In a last step, categories with a higher incidence of reported obstacles as well as ‘couplings of disadvantages’ (Sen 2009, 256) are identified to analyse developed proposals for urban interventions in terms of their respect and potential for enhancing locally valued capabilities.
References:
Basta, Claudia. 2016. From justice in planning toward planning for justice: A capability approach. Planning Theory 15. SAGE Publications:190–212.
Campbell, Heather, and Marshall, Robert. 1999. Ethical Frameworks and Planning Theory. International Journal of Urban and Regional Research 23:464–478.
Galster, George. 2001. On the Nature of Neighbourhood. Urban Studies 38. SAGE Publications Ltd:2111–2124.
Heidemann, Claus. 2004. Methodologie der Regionalplanung. IFR-Diskussionspapier 16. Karlsruhe: Institut für Regionalwissenschaft der Universität Karlsruhe.
Robeyns, Ingrid. 2005. The Capability Approach: a theoretical survey. Journal of Human Development and Capabilities 6(1):93-117.
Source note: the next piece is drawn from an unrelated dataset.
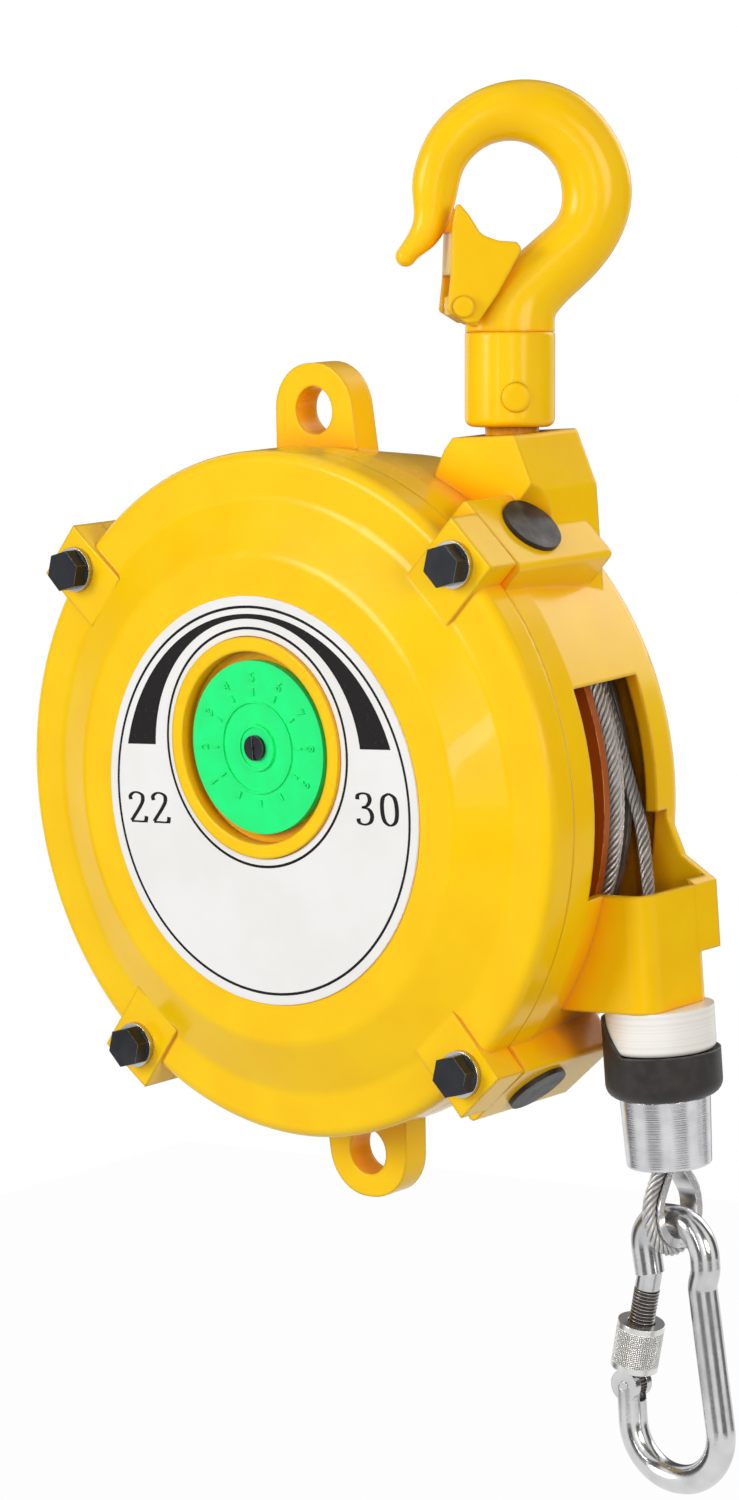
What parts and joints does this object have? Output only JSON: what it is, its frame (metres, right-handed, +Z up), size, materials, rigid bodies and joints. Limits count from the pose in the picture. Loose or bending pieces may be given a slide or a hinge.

Robeyns, Ingrid. 2017. Wellbeing, Freedom and Social Justice: The Capability Approach Re-Examined. Open Book Publishers.
Sebastianelli, Marco. 2016. Individual features and efficiency of conversion in the Capability Approach.
Sen, Amartya. 1989. Development as capability expansion. Journal of Development Planning 19:41–58.
Sen, Amartya. 1999. Development as Freedom. Oxford University Press.
Sen, Amartya. 2004. Dialogue Capabilities, Lists, and Public Reason. Feminist Economics, 10(3):77–80.
Sen, Amartya. 2009. The idea of justice. London: Allen Lane.
Speak, Suzanne. 2012. Planning for the needs of urban poor in the Global South: The value of a feminist approach. Planning Theory 11. SAGE Publications:343–360.
UN SDG. 2024. Universal Value Two: Leave No One Behind. https://unsdg.un.org/2030-agenda/universal-values/leave-no-one-behind, Accessed February 28.
Whitehead, Tony. 2010. The Cultural Systems Paradigm. EICCARS Working Papers, University of Maryland.